Let’s stop using metaphors entirely.

The safe way is to create a hacky solution out of the things we have. This is a short term solution at best and is basically procrastination. The risky way is to overhaul the NPC system from the ground up. This is long term but will pay off, not just by NPCs, but by also overhauling the definitions of creatures in general. I would rather be patient and wait for a great system rather then have an incomplete system right this second.

[quote=“TheGrifter, post:7, topic:5087”]Why don’t we just make NPCs into monsters, jury-rig up something like migospeech.json for them behind scenes, and just have them drop stuff from a list?

I don’t see why they need to be as complicated as the player.[/quote]
The main reason they need to be so complicated is managing an inventory (which is the main thing that breaks) and tying into the conversation code and missions (which is second most common cause of problems). The thing that is breaking is precisely the things where they are different from monsters, because that is functionality we need.
Having “monstrous humans” that don’t communicate and don’t manage items is a possibility, I’m in favor of it for certain classes of enemies, but that is not a NPC, it’s a much more limited thing.

I’ve also been meaning to do this, it also has a nice side effect of causing them to clump up because they’re attracted to noises made by other zombies.

[quote=“Kevin Granade, post:19, topic:5087”][quote=“TheGrifter, post:7, topic:5087”]Why don’t we just make NPCs into monsters, jury-rig up something like migospeech.json for them behind scenes, and just have them drop stuff from a list?

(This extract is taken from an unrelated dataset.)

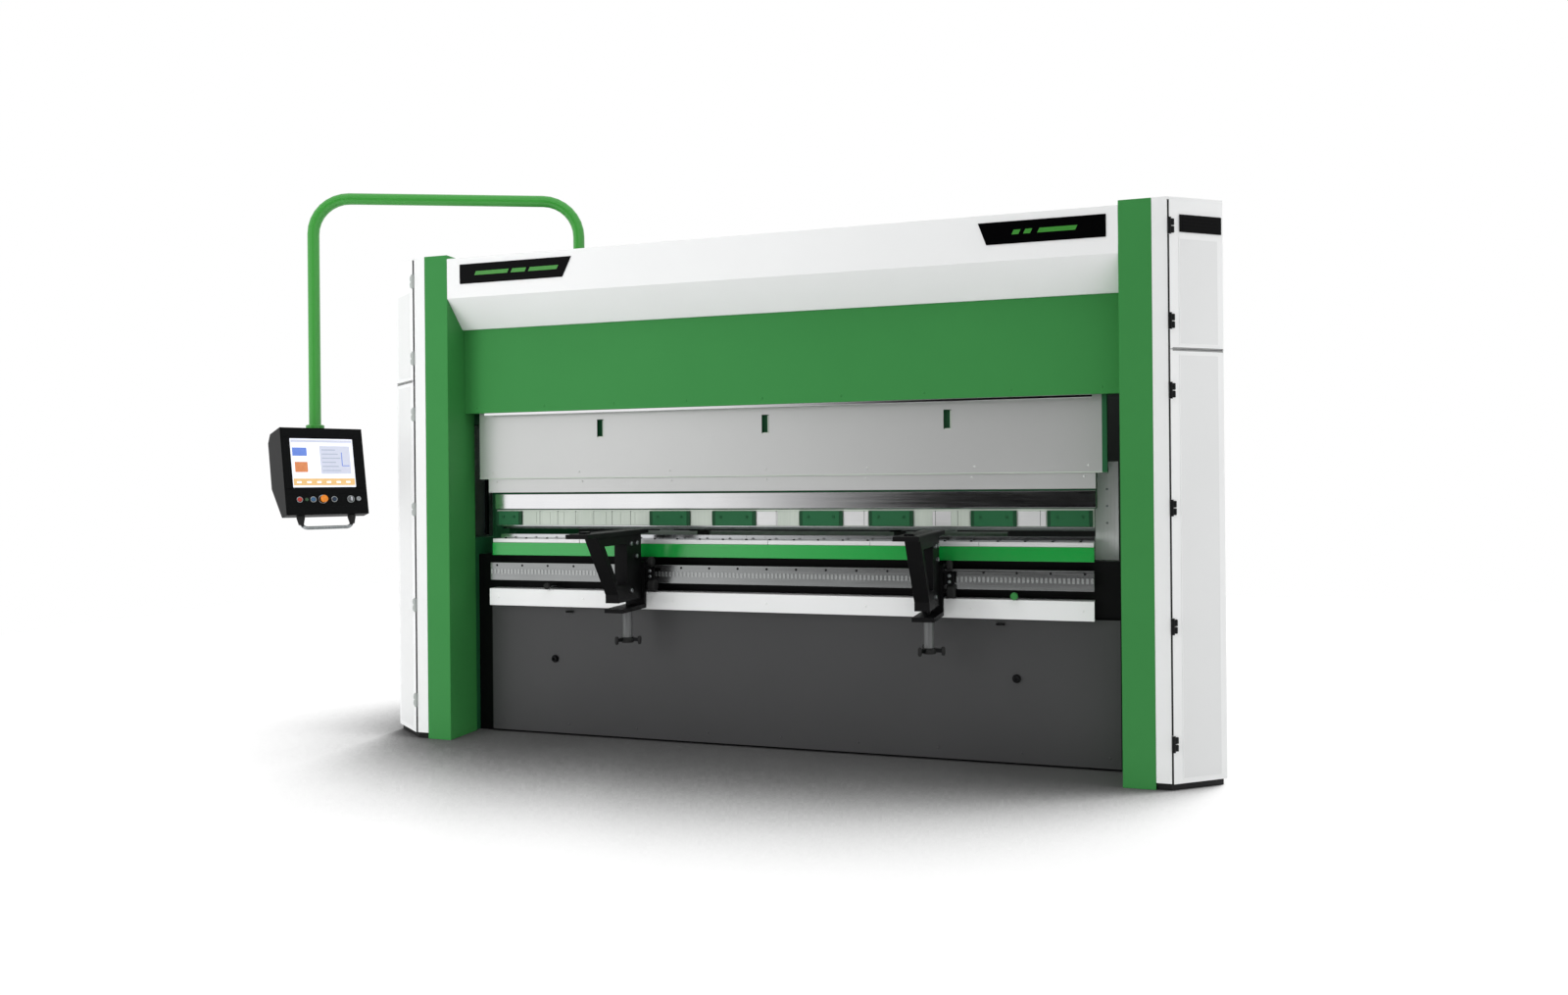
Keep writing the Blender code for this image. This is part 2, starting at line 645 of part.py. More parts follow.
def make_ram():
    """Everything that slides up and down together."""
    half = [(STRIP_HALF, RAM_BOTTOM), (STRIP_HALF, SKIN_BOTTOM), (RAM_HALF, SKIN_BOTTOM),
            (RAM_HALF, RAM_TOP), (CYLINDER_X + NOTCH_HALF, RAM_TOP),
            (CYLINDER_X + NOTCH_HALF, NOTCH_FLOOR), (CYLINDER_X - NOTCH_HALF, NOTCH_FLOOR),
            (CYLINDER_X - NOTCH_HALF, RAM_TOP)]
    outline = half + mirrored(list(reversed(half)), -1)
    pieces = [solid("ram_beam", prism(outline, "Y", RAM_FRONT_Y, -RAM_FRONT_Y), DARK_GREEN)]
    face = RAM_FRONT_Y - GAP
    skin_low = SKIN_BOTTOM + GAP
    skin_path = bent([(face, skin_low), (SKIN_Y, skin_low), (SKIN_Y, RAM_TOP)], -SHEET)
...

I don’t see why they need to be as complicated as the player.[/quote]
The main reason they need to be so complicated is managing an inventory (which is the main thing that breaks) and tying into the conversation code and missions (which is second most common cause of problems). The thing that is breaking is precisely the things where they are different from monsters, because that is functionality we need.
Having “monstrous humans” that don’t communicate and don’t manage items is a possibility, I’m in favor of it for certain classes of enemies, but that is not a NPC, it’s a much more limited thing.[/quote]

A “monster” thats a human that has a set inventory would be a alright start though. Wouldnt it? And, when we get NPCs fully working, just remove them, add in the working ones. Though, there may be future problems that I cant really think of. But- maybe a “monster” that has a random chance to spawn in a cabin, with a shotgun and a few rounds? Or- something like that. But- Do monsters even know how to use guns? (im unsure if turrets work in a different way than having a gun in their inventory and just firing that, or, its a special ability or something) fdsaiufnhdsi im rambling now. Sorry.